Wednesday, May 21, 2014

Come See Worldwide Phenomenon Joel (or Joël) Dicker, author of "The Truth About Harry Quebert" on Tuesday, June 3. The Author will be Reading in French and English and if You're Lucky, You Could Take Home a French Edition of the Book (La Vérité sur l'Affaire Harry Quebert)

I have spent the last two days in a panic, catching up on email. It's a combination of all the RSVPs I received for Book Expo, 99% of which are at the exact same time on Thursday evening, and all sorts of event inquiries that are either on the fence, leaning no, or good on our side, but the publisher is trying to sort things out.

Many events run themselves, but others have all sorts of details to work out. One thing I am hot on for books translated from other languages is for the author to also read in his or her native tongue. This has been very successful working with authors who speak and write in a number of languages, including French, Spanish, Italian, and German. At this point, I'd probably think I could pull off a number more, including Chinese, Arabic, and Korean.

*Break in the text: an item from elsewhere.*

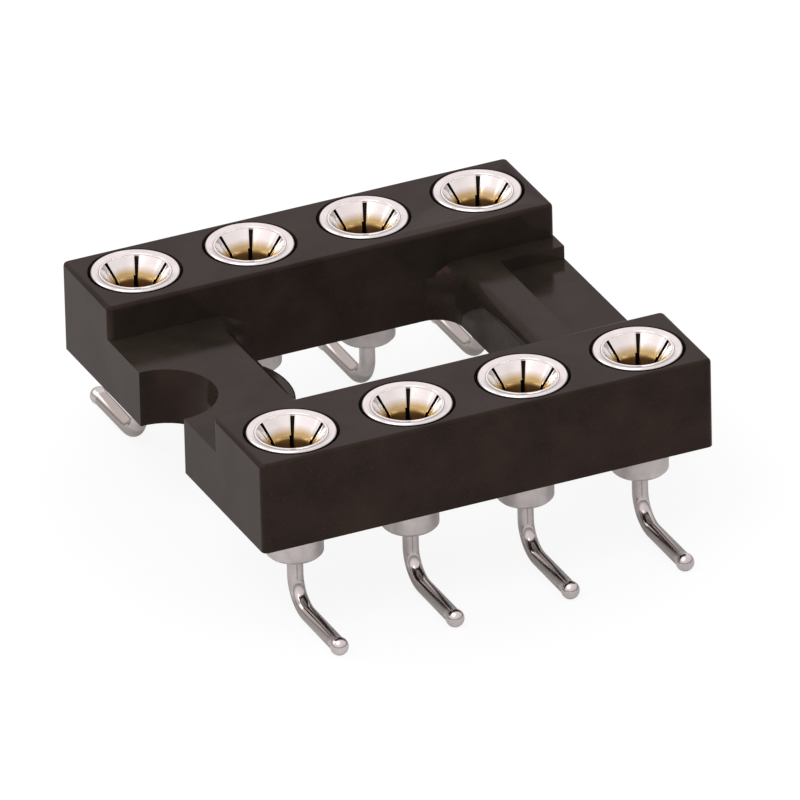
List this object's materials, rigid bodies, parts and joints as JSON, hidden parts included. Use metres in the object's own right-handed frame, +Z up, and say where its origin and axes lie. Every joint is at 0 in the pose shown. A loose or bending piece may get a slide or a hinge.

There's only one problem. When it came to our event with Antoine Laurain, author of The President's Hat, it turned out the author thought we had the book and we thought he had it. I thought about downloading the French ebook edition but I could not find a vendor.

I did not want that to happen with Joel Dicker's event for the worldwide phenomenon, The Truth About the Harry Quebert Affair. The book won three literary prizes in French and though the book is completely set in the United States, it was translated from the French by Sam Taylor. So I ordered a copy myself, from Montreal Bookseller Renaud-Bray. The site was completely in French, so I used translation software to make sure I was jumping through all the right hoops. And it worked! I was so pleased.

Sharon and Anne both read the book and said it's a very much in the vein of Dan Brown, an entertaining thriller with short chapters, so I think the whole thing is like eating a bag of chips. Remember that old slogan about not being able to eat just one? It's hard to stop.

"All the elements are present in this book for a great summer read--the mysterious disappearance of a beautiful young girl, a successful young novelist searching for the answers, a lovely seaside setting in New Hampshire, and lots, and I mean lots, of suspects. Don't be daunted by the 600+ page count, once you start this intriguing mystery, you will be swept up in the story, and stay with it until the very last page."--Sharon K. Nagel, Boswell Book Company

And look at all this French praise!

“If you dip your toes into this major novel, you’re finished: you won’t be able to keep from sprinting through to the last page. You will be manipulated, thrown off course, flabbergasted and amazed by the many twists and turns, red herrings and sudden changes of direction in this exuberant story.” —Le Journal du Dimanche

“A funny, intelligent, breathtaking book within a book . . . There is a real joy in discovering this extraordinary novel.” —Lire

“A master stroke . . . A crime novel with not one plot line but many, full of shifting rhythms, changes of course and multiple layers that, like a Russian doll, slot together beautifully . . . In maestro form, Dicker alternates periods and genres (police reports, interviews, excerpts from novels) and explores America in all its excesses—media, literary, religious—all the while questioning the role of the literary writer.” —L’Express

“The success story of the literary season . . . An American thriller reminiscent of the best work of Truman Capote.” —Paris-Match

“Dizzying, like the best American thrillers . . . Rich in subplots and twists, moving backwards and forwards in time, containing books within books.” —Le Figaro

There might be  the implication that we might be selling the book in the native language, but we are only selling the English version. That said, we will be having a drawing the night of the event for the French edition, La Vérité sur l'Affaire Harry Quebert. It's a $42 value, if you include the shipping. (The American edition is less than half the price, as it's a paperback original).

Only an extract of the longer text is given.